I had two goals in that motivated me to pick through this information and tinker. The secondary goal related to stereo output. The primary goal was to build my own portable. NTSC-composite-video-friendly LCD's are about as scarce as hen's teeth. The one I did acquire worked perfectly with every other video signal I threw at it but didn't play well at all with Atari 2600 or FB2. (Though, it did ultimately net me over $400.00 profit! )

 

As can now be seen in the initial post, I have started trying to compile the information that people are providing/confirming/discovering and/or speculating about.

[Hornpipe2]

The existence of separate CHROMA and LUM outputs gives me continued hope of an S-Video mod. I really need to open my FB2 up.

 

EDIT: What about removing the existing 1M rom-containing chip and replacing with our own?

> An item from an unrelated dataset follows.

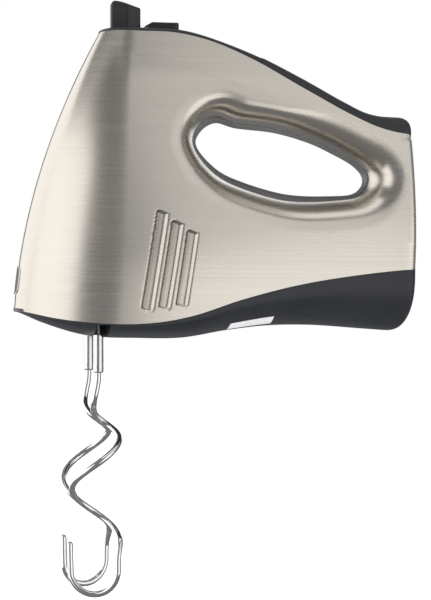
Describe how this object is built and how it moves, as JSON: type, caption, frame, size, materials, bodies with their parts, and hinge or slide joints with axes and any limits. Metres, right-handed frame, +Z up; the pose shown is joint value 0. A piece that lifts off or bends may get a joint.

Edited September 20, 2007 by Hornpipe2

[BigO]

The existence of separate CHROMA and LUM outputs gives me continued hope of an S-Video mod. I really need to open my FB2 up.

 

EDIT: What about removing the existing 1M rom-containing chip and replacing with our own?

 

I was just thinking about that 1M opportunity recently. I'd think this could allow for direct addressing of a good amount memory (both ROM and RAM probably would be useful) beyond what was accessible in the 2600. It would certainly be a niche market, but it seems like you could build a bigger non-bankswitched game...whatever that's worth. I guess it'd be like putting a full 6502 CPU into the 2600 architecture similar to a "super atari" project I saw that gave access to 64K, but with more addressing space.

 

...I wonder if there is any additional RAM native in the FB2? I suppose if I'd get around to doing a cart slot mod or similar such thing to one of my FB2's, I could eventually figure that out.